**Task directions**:
Reproduce, word for word, only the lines from the one containing "1477 of scene.py. This part finishes it." through the one containing "scene.collection.objects.link(floor)", both included.

**Supplied material**:
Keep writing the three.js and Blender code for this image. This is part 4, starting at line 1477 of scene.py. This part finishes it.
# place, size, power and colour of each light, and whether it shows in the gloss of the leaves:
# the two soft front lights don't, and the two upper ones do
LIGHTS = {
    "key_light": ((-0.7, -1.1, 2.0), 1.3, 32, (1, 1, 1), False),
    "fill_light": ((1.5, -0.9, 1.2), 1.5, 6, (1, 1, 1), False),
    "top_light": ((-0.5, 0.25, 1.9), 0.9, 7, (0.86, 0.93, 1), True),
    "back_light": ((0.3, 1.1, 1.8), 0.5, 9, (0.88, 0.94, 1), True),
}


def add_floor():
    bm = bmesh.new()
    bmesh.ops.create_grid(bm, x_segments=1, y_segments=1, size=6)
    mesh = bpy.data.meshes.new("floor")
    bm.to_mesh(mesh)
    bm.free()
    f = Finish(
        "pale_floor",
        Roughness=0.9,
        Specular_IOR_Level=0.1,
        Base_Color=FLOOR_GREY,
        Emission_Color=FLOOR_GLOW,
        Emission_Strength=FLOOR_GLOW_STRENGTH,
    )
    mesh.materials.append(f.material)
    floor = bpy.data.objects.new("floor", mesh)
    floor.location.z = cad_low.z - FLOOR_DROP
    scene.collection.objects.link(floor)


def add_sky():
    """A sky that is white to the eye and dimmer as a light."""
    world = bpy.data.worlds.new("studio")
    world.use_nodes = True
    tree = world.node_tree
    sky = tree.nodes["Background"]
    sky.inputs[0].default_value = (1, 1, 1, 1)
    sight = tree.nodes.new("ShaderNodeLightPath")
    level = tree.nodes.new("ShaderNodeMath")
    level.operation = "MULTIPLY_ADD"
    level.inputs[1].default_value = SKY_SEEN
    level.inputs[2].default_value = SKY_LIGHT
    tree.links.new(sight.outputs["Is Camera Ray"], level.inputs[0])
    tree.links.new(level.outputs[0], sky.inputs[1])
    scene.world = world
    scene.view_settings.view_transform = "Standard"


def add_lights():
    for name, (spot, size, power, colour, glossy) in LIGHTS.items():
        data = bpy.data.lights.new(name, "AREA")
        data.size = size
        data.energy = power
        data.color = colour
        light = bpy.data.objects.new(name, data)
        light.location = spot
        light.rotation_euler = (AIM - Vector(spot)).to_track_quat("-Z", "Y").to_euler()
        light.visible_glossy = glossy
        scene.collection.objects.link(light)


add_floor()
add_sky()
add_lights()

* * *

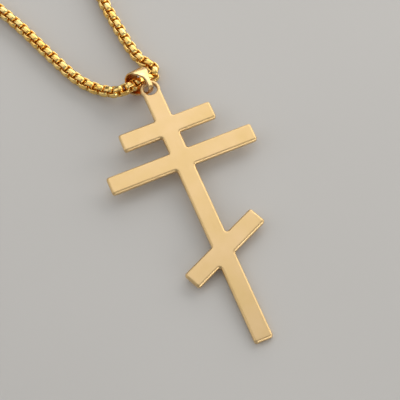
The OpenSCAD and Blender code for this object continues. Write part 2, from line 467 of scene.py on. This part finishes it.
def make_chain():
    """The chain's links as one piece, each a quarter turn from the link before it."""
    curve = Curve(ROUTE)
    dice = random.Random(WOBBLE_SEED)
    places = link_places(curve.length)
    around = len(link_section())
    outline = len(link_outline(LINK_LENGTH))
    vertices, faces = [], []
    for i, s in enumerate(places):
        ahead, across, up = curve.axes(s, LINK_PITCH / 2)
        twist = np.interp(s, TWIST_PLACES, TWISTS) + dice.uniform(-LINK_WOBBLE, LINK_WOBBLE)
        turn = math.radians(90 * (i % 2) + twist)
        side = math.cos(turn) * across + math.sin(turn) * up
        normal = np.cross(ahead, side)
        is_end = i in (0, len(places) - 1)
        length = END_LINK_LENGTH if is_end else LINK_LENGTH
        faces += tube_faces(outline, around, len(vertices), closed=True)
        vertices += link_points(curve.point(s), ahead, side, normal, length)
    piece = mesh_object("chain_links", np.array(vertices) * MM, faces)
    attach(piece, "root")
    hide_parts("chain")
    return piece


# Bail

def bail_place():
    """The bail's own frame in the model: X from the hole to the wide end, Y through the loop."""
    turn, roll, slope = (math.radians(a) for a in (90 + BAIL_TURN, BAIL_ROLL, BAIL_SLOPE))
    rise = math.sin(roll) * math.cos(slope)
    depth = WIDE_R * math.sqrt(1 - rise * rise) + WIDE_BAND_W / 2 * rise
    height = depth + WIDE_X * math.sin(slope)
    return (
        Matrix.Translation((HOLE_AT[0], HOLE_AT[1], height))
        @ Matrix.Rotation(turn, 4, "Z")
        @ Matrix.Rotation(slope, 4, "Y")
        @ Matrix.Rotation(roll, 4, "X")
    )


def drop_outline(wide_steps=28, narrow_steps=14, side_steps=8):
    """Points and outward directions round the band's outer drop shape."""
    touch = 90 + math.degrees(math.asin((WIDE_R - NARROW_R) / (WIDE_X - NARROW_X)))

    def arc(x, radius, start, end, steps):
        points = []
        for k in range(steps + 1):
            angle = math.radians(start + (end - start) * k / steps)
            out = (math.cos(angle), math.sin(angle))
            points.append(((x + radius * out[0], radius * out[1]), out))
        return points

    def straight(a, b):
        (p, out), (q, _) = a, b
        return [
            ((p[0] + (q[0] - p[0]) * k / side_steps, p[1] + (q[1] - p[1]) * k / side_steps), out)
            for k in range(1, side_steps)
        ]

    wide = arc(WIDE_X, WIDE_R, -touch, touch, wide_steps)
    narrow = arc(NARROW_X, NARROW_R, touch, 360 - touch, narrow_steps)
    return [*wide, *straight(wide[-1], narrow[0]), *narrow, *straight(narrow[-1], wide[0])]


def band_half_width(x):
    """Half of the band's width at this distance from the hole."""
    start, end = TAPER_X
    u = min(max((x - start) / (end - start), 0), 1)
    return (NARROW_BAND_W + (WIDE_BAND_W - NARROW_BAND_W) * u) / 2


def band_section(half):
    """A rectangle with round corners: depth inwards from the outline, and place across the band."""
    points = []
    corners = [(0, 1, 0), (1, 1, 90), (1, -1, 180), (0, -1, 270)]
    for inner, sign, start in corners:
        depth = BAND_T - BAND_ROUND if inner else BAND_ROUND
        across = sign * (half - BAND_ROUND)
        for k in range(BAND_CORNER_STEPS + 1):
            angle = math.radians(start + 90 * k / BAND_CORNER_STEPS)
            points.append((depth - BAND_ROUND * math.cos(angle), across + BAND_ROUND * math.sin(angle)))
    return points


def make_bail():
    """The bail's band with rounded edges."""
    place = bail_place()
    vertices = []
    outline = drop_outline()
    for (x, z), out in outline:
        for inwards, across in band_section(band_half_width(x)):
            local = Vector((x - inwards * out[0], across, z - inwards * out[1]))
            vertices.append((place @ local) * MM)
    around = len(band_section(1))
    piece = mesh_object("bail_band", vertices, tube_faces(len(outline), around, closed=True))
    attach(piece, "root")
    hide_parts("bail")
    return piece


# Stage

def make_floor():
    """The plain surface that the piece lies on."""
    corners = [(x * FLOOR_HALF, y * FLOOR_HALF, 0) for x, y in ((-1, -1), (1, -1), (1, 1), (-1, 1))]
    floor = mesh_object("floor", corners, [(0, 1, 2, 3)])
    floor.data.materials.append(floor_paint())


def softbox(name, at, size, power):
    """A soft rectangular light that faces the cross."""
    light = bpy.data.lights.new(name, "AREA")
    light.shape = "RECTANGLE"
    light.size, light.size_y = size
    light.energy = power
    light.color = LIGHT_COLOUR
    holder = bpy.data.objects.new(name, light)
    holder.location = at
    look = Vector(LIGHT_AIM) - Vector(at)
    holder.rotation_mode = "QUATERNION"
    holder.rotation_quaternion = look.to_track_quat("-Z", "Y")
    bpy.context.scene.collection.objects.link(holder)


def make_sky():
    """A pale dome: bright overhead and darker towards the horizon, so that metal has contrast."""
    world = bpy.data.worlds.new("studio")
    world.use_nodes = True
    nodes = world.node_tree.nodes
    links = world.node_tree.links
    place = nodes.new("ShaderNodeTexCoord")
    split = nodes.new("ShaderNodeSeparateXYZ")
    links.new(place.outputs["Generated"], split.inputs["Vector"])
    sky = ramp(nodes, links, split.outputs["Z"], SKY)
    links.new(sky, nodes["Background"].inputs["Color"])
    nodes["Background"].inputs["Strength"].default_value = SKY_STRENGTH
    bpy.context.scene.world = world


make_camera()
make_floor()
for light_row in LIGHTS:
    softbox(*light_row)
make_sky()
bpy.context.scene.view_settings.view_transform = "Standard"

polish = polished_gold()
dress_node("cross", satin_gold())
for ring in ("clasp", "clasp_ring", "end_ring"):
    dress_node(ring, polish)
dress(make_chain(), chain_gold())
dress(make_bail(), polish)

---

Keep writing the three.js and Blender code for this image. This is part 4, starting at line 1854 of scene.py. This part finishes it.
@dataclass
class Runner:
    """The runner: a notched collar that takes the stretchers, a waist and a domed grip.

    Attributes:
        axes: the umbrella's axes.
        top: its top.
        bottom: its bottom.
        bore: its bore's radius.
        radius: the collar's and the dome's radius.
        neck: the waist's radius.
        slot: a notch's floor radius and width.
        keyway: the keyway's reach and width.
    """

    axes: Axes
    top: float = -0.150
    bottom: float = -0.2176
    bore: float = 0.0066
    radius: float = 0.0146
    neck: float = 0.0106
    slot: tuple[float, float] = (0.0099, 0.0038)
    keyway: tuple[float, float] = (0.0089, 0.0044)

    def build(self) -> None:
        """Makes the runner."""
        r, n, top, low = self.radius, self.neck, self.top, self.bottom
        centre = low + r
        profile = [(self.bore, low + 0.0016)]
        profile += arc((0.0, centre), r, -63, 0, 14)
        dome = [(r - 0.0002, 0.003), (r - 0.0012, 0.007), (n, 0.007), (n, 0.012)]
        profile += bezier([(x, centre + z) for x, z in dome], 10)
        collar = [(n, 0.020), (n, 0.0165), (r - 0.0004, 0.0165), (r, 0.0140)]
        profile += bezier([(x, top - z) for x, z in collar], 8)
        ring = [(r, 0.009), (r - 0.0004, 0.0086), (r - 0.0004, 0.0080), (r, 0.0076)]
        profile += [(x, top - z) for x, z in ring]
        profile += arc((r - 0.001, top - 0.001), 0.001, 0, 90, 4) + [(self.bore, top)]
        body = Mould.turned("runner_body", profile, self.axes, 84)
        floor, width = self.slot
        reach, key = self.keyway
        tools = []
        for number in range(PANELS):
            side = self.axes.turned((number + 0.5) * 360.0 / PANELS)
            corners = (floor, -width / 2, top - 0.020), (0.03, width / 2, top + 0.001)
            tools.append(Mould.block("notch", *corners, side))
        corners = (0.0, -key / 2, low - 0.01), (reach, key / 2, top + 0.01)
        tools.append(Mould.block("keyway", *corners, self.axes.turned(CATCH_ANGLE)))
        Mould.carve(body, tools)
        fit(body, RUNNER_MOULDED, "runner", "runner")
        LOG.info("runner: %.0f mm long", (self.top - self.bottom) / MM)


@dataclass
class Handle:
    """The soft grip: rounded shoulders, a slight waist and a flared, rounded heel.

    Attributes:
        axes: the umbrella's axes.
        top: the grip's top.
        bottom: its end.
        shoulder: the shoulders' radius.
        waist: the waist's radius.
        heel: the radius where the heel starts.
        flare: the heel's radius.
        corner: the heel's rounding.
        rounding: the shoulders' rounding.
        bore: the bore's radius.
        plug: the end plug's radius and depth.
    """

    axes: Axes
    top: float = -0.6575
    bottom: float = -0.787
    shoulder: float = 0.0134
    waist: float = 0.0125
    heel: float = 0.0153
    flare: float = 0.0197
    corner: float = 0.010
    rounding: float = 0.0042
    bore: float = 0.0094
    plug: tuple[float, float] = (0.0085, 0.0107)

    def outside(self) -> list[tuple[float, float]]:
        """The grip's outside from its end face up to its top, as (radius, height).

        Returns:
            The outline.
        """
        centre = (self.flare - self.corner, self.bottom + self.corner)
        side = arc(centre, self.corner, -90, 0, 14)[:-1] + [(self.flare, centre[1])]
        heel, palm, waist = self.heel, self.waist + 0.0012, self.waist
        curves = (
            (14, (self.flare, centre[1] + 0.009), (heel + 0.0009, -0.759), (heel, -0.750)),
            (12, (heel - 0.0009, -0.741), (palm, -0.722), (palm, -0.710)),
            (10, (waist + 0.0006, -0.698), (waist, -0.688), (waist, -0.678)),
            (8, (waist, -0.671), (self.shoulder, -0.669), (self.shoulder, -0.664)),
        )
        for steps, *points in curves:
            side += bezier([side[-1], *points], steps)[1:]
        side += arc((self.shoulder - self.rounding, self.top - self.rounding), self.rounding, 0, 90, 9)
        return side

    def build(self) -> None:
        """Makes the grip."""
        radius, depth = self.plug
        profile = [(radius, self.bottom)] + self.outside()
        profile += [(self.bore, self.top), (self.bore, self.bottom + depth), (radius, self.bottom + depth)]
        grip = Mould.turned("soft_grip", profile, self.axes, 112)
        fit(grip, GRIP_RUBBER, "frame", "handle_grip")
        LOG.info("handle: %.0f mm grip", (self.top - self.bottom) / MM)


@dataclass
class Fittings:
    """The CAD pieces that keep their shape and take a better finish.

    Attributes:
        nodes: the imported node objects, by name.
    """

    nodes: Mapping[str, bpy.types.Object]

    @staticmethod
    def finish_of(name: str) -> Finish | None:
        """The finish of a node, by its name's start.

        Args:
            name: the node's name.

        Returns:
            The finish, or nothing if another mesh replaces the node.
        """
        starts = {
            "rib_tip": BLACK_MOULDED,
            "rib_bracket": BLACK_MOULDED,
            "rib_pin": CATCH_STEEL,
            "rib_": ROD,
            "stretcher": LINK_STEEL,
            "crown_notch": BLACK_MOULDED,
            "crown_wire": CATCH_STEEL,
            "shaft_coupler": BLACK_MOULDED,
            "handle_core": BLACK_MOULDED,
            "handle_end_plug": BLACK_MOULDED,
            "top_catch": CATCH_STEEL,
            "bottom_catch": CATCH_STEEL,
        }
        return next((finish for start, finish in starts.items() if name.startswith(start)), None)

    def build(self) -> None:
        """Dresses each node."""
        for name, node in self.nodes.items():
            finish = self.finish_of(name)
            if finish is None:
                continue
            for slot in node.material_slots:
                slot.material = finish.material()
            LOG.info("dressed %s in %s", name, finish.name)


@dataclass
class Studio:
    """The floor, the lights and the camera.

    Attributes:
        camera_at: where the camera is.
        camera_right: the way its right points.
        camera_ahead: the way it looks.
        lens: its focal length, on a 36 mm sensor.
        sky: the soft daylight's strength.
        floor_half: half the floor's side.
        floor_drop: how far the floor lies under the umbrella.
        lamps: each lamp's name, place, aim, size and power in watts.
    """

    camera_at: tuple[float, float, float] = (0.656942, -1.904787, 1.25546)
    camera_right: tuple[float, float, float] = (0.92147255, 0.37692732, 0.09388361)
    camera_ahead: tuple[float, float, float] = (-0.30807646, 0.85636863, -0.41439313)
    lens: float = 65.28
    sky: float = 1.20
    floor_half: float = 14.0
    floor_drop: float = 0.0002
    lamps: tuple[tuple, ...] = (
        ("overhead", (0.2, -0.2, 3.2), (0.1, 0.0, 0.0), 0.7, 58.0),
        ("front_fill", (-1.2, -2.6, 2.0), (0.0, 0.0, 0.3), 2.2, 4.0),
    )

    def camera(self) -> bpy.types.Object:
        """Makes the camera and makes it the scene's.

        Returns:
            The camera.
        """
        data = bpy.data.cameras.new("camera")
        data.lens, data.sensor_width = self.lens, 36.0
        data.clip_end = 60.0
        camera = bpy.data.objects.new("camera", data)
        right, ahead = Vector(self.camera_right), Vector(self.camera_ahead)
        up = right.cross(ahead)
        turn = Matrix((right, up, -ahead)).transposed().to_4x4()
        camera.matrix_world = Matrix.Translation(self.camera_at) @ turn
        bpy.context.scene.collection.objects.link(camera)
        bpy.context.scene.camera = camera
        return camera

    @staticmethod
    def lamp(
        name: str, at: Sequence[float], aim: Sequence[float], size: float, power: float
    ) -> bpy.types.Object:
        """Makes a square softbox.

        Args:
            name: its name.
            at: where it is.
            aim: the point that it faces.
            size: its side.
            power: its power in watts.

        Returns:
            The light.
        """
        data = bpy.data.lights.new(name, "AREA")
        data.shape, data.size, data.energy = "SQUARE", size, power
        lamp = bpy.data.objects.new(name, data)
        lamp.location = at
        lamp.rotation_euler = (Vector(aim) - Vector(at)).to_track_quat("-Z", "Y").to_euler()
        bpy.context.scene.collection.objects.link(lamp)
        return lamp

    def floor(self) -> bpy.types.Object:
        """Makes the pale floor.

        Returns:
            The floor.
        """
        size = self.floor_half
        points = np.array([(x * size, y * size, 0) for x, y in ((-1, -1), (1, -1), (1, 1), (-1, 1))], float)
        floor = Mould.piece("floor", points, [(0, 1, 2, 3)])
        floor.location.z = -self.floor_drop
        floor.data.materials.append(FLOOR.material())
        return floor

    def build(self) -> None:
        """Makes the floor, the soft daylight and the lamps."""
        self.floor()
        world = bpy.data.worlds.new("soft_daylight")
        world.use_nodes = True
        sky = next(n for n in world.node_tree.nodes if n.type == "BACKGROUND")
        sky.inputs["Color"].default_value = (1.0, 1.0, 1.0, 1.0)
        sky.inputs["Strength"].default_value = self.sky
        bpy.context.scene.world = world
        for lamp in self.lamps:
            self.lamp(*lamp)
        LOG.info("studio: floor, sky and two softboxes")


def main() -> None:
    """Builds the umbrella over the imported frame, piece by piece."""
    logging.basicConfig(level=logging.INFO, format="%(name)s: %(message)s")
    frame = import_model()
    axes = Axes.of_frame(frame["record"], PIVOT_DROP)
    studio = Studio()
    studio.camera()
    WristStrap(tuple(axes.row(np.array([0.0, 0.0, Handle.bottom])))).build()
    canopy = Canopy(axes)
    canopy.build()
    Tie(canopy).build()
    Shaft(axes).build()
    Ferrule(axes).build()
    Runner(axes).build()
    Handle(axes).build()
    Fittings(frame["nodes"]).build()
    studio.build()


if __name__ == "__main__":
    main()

**Exercise response**:
Keep writing the three.js and Blender code for this image. This is part 4, starting at line 1477 of scene.py. This part finishes it.
# place, size, power and colour of each light, and whether it shows in the gloss of the leaves:
# the two soft front lights don't, and the two upper ones do
LIGHTS = {
    "key_light": ((-0.7, -1.1, 2.0), 1.3, 32, (1, 1, 1), False),
    "fill_light": ((1.5, -0.9, 1.2), 1.5, 6, (1, 1, 1), False),
    "top_light": ((-0.5, 0.25, 1.9), 0.9, 7, (0.86, 0.93, 1), True),
    "back_light": ((0.3, 1.1, 1.8), 0.5, 9, (0.88, 0.94, 1), True),
}


def add_floor():
    bm = bmesh.new()
    bmesh.ops.create_grid(bm, x_segments=1, y_segments=1, size=6)
    mesh = bpy.data.meshes.new("floor")
    bm.to_mesh(mesh)
    bm.free()
    f = Finish(
        "pale_floor",
        Roughness=0.9,
        Specular_IOR_Level=0.1,
        Base_Color=FLOOR_GREY,
        Emission_Color=FLOOR_GLOW,
        Emission_Strength=FLOOR_GLOW_STRENGTH,
    )
    mesh.materials.append(f.material)
    floor = bpy.data.objects.new("floor", mesh)
    floor.location.z = cad_low.z - FLOOR_DROP
    scene.collection.objects.link(floor)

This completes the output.